Last week Mary Leakey announced fresh findings that set man's genesis even deeper in the distant past. The evidence comes not from Olduvai but from Laetolil. Returning there after her husband's death in 1972, on a hunch "we didn't look hard enough," she began uncovering jawbones and teeth that seemed clearly human; that is, they belonged to the genus Homo (or true man), rather than to man-apes (like Australopithecus, who once was thought to be the forerunner of man but is now regarded as a possible evolutionary dead end). One clue was the teeth, which showed that the creatures were meat eaters. By the time she finished her collecting last summer, she had discovered bones from no fewer than eight adults and three children. "But we did not appreciate their significance until just last month," Leakey told a press conference in Washington last week.

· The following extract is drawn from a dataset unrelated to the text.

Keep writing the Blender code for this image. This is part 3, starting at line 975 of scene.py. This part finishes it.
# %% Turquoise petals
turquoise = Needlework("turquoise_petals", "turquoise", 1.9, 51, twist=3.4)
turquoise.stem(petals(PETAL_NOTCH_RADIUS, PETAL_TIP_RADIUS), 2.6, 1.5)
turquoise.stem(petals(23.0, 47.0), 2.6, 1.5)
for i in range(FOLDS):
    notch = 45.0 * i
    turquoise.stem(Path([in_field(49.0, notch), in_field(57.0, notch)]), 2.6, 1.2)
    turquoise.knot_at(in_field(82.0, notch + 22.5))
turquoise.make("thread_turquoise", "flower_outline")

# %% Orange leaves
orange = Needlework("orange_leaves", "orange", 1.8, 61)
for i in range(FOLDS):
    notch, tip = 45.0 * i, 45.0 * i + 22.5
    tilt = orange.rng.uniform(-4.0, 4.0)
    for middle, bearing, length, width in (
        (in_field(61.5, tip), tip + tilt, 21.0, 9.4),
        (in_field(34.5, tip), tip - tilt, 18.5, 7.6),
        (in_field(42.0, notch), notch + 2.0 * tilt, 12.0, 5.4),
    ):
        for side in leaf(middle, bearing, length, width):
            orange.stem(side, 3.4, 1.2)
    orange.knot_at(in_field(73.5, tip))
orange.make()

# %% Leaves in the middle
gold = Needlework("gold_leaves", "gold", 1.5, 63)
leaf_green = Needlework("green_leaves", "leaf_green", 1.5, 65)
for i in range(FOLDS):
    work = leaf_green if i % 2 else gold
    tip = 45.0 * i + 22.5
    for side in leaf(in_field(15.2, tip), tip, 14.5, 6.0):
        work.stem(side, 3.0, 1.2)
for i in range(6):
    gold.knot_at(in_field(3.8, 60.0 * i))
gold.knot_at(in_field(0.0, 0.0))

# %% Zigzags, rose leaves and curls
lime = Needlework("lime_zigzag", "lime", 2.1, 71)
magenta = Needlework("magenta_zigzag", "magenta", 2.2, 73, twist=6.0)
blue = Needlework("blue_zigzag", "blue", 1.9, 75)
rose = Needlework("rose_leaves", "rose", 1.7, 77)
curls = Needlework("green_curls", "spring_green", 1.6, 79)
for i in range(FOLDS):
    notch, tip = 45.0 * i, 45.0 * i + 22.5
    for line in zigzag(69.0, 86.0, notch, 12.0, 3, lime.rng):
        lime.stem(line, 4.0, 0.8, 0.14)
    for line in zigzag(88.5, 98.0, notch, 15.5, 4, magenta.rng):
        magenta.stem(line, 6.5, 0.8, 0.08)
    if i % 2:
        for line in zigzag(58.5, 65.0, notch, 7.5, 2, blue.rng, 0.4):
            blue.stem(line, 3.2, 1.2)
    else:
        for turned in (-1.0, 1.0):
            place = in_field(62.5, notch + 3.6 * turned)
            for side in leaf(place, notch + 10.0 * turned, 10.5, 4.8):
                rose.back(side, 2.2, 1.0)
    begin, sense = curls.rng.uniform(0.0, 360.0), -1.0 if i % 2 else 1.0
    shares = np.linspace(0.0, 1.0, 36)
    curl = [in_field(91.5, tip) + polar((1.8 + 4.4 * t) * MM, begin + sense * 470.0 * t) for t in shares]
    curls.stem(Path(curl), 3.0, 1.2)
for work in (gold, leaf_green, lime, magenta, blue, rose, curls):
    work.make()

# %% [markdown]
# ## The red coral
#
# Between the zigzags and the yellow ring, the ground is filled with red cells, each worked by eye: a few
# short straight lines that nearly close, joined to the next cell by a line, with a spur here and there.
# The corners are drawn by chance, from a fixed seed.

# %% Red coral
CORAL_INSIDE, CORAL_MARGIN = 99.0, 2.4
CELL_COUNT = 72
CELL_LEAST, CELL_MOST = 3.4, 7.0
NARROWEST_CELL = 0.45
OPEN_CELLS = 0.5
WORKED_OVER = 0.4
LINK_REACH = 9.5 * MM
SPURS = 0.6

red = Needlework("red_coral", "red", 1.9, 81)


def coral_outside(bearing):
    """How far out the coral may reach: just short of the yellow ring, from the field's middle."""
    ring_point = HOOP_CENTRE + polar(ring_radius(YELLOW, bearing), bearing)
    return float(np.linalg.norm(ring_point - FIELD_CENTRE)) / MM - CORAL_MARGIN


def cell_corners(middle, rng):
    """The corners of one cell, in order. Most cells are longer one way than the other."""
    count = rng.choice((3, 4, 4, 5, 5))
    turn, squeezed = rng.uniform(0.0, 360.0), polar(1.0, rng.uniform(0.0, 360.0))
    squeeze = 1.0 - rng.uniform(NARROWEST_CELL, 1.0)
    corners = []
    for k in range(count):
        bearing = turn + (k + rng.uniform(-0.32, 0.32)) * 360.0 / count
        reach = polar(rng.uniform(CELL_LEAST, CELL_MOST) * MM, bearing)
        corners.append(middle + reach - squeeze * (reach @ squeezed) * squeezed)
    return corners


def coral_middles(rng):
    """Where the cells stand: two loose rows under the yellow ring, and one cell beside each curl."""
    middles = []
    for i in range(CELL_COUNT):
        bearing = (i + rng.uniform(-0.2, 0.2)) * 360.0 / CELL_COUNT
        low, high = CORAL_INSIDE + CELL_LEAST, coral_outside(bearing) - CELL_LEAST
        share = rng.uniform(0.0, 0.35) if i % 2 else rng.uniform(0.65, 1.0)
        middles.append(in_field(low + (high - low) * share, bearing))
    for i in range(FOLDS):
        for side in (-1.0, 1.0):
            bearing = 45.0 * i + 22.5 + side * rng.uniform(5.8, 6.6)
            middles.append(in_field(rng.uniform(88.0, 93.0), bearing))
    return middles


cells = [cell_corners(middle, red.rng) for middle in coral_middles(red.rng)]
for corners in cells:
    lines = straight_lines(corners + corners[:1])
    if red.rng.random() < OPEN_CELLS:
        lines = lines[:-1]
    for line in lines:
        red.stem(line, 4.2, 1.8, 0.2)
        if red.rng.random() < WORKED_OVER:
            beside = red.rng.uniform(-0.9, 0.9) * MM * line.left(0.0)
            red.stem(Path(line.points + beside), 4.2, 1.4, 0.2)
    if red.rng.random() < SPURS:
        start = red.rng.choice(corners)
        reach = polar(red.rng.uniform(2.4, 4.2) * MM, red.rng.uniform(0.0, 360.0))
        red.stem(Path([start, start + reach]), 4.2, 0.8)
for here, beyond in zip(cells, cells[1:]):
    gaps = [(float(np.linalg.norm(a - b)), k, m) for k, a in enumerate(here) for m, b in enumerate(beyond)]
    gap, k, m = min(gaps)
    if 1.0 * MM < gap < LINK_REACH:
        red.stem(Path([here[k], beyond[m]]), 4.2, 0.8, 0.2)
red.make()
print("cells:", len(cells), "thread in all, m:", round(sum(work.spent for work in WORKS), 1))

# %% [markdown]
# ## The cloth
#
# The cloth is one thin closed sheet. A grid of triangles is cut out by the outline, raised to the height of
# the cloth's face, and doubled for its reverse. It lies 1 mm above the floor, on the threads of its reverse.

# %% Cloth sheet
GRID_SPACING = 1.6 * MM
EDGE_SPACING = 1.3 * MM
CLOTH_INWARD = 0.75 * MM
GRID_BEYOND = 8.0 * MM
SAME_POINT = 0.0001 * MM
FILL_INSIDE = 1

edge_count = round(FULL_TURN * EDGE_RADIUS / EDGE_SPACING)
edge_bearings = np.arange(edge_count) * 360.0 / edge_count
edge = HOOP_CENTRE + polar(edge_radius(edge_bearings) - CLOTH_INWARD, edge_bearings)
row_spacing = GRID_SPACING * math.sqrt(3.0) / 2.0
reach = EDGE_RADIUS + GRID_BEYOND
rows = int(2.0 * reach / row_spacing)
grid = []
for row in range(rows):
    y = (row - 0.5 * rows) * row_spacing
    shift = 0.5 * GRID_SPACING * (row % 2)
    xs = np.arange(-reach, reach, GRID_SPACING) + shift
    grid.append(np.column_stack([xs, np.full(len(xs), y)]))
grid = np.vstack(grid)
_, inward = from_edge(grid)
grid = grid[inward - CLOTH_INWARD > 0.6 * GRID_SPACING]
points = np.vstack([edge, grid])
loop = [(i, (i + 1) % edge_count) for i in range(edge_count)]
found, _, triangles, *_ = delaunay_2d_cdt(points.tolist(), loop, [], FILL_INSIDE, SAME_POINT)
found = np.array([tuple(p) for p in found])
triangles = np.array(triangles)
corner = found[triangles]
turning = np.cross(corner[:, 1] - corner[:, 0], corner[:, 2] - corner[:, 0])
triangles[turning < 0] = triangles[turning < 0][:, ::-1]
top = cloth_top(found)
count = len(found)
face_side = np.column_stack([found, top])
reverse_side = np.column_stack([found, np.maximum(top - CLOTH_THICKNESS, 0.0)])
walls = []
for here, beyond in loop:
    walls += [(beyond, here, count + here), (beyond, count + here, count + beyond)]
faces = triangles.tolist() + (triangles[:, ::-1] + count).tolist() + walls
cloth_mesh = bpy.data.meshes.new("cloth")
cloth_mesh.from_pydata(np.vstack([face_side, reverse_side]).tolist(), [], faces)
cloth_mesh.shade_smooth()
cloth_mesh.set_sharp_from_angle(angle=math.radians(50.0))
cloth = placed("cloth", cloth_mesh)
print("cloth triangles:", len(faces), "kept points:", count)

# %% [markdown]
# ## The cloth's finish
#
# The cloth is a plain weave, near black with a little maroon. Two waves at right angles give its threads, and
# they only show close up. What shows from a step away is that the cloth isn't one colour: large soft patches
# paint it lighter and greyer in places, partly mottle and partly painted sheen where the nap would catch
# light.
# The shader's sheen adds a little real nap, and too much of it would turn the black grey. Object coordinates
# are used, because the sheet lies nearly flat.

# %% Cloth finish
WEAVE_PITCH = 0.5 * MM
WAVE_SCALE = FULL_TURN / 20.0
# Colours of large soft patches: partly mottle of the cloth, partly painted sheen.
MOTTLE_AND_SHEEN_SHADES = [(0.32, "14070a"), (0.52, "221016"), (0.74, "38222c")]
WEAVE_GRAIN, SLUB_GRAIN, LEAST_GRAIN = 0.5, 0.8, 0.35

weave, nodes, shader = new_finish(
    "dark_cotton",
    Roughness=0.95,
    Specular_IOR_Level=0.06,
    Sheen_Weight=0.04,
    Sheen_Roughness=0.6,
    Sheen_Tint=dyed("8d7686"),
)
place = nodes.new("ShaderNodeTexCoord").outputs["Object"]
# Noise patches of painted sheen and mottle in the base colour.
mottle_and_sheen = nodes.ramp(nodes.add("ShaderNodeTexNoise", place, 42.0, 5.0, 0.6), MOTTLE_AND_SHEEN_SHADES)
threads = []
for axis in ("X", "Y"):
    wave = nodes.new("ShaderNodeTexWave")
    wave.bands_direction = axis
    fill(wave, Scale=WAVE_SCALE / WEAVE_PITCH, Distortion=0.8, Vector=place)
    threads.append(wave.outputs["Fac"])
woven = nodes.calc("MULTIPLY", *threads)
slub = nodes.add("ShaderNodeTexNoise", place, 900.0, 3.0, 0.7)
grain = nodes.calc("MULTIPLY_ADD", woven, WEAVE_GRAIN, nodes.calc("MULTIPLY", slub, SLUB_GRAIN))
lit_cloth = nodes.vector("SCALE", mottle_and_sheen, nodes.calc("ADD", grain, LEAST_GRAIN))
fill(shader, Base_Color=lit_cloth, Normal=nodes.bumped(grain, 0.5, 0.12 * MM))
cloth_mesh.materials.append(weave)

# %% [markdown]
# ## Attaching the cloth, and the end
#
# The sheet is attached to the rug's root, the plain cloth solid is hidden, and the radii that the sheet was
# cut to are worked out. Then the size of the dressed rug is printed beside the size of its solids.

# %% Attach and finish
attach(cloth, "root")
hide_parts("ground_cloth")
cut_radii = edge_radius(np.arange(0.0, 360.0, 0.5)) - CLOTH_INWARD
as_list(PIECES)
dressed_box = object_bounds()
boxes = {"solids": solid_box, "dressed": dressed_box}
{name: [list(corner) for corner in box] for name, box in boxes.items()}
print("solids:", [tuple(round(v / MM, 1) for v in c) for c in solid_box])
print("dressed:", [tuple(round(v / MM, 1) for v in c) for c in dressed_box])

That was when University of California scientists at Berkeley finished radioactive dating of the volcanic ash in which the fossils were found. It revealed that they were from 3.35 million to 3.75 million years old.

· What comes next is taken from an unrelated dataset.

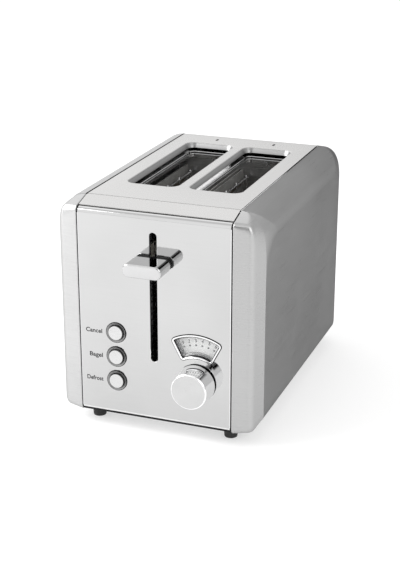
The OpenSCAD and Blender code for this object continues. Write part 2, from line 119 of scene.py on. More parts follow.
class Paint:
    """A node material with one Principled shader and shared object-space coordinates."""

    def __init__(self, name, color, roughness, metallic=0.0, **sockets):
        self.material = bpy.data.materials.new(name)
        self.material.use_nodes = True
        self.nodes = self.material.node_tree.nodes
        self.links = self.material.node_tree.links
        self.shader = self.nodes["Principled BSDF"]
        self.color = color
        self.shader.inputs["Base Color"].default_value = (*color, 1)
        self.shader.inputs["Roughness"].default_value = roughness
        self.shader.inputs["Metallic"].default_value = metallic
        for socket, value in sockets.items():
            self.shader.inputs[socket.replace("_", " ")].default_value = value
        self.place = self.nodes.new("ShaderNodeTexCoord").outputs["Object"]

    def noise(self, scale, detail=4.0, roughness=0.6):
        """Noise in object space; scale is in cells per metre along X, Y and Z."""
        mapping = self.nodes.new("ShaderNodeMapping")
        mapping.inputs["Scale"].default_value = scale
        self.links.new(self.place, mapping.inputs["Vector"])
        texture = self.nodes.new("ShaderNodeTexNoise")
        texture.inputs["Scale"].default_value = 1.0
        texture.inputs["Detail"].default_value = detail
        texture.inputs["Roughness"].default_value = roughness
        self.links.new(mapping.outputs["Vector"], texture.inputs["Vector"])
        return texture.outputs["Fac"]

    def ranged(self, value, low, high, from_low=0.3, from_high=0.7):
        """Value mapped to between low and high; the usual limits suit noise."""
        node = self.nodes.new("ShaderNodeMapRange")
        node.inputs["From Min"].default_value = from_low
        node.inputs["From Max"].default_value = from_high
        node.inputs["To Min"].default_value = low
        node.inputs["To Max"].default_value = high
        self.links.new(value, node.inputs["Value"])
        return node.outputs["Result"]

    def vector_math(self, operation, source, other=None):
        """Vector operation on a linked source and, where it takes one, a fixed other."""
        node = self.nodes.new("ShaderNodeVectorMath")
        node.operation = operation
        self.links.new(source, node.inputs[0])
        if other is not None:
            node.inputs[1].default_value = other
        return node

    def product(self, first, second):
        node = self.nodes.new("ShaderNodeMath")
        node.operation = "MULTIPLY"
        self.links.new(first, node.inputs[0])
        self.links.new(second, node.inputs[1])
        return node.outputs["Value"]

    def shade(self, value):
        """Base colour times a value near 1."""
        node = self.nodes.new("ShaderNodeVectorMath")
        node.operation = "SCALE"
        node.inputs[0].default_value = self.color
        self.links.new(value, node.inputs["Scale"])
        self.links.new(node.outputs["Vector"], self.shader.inputs["Base Color"])

    def rough(self, value):
        self.links.new(value, self.shader.inputs["Roughness"])

    def bump(self, value, distance):
        node = self.nodes.new("ShaderNodeBump")
        node.inputs["Strength"].default_value = 1.0
        node.inputs["Distance"].default_value = distance
        self.links.new(value, node.inputs["Height"])
        self.links.new(node.outputs["Normal"], self.shader.inputs["Normal"])

    def worn_edges(self, value, gain):
        """The value, raised where the surface turns sharply outward."""
        geometry = self.nodes.new("ShaderNodeNewGeometry")
        edge = self.ranged(geometry.outputs["Pointiness"], 1.0, gain, 0.52, 0.6)
        return self.product(value, edge)


def brushed(name, gray, roughness, grain, depth=0.000004, tone=0.05, spread=0.06, warm=0.0,
            stroke=None, edge_tint=1.0):
    """Stainless sheet: fine parallel scratches over slow cloudy changes of tone.

    With a stroke direction the sheen is drawn out across the scratches.
    """
    paint = Paint(name, (gray + warm, gray, gray - warm), roughness, 1.0)
    paint.shader.inputs["Specular Tint"].default_value = (edge_tint, edge_tint, edge_tint, 1)
    if stroke:
        paint.shader.inputs["Anisotropic"].default_value = 0.7
        geometry = paint.nodes.new("ShaderNodeNewGeometry")
        across = paint.vector_math("CROSS_PRODUCT", geometry.outputs["Normal"], stroke)
        paint.links.new(across.outputs["Vector"], paint.shader.inputs["Tangent"])
    scratches = paint.noise(grain, 3.0, 0.7)
    clouds = paint.noise((14, 14, 14), 2.0, 0.5)
    paint.shade(paint.product(paint.ranged(scratches, 1 - tone, 1 + tone),
                              paint.ranged(clouds, 0.97, 1.03)))
    paint.rough(paint.product(paint.ranged(scratches, roughness - spread, roughness + spread),
                              paint.ranged(clouds, 0.92, 1.08)))
    paint.bump(scratches, depth)
    return paint.material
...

Close Kin. If the bones do indeed belong to a true Homo, they provide one more link in a growing chain of evidence that indicates man's direct ancestors were stalking Africa's savannas--walking upright, perhaps hunting and using tools--as long as 4 million years ago. In 1972, following in his parents' footsteps, Richard Leakey discovered a nearly complete manlike skull at nearby Lake Rudolf in Kenya that is at least 2.6 million years old. More recently, Carl Johanson of Cleveland's Case Western Reserve University, digging in Ethiopia's bleak Awash Valley, discovered a manlike jawbone that seems to be well over 3 million years old (TIME, Dec. 2, 1974). If all these creatures are in fact close kin, they would, in Mary Leakey's words, be people "not unlike ourselves," though not much more than 5 ft. tall and with much shorter life spans and somewhat smaller brains.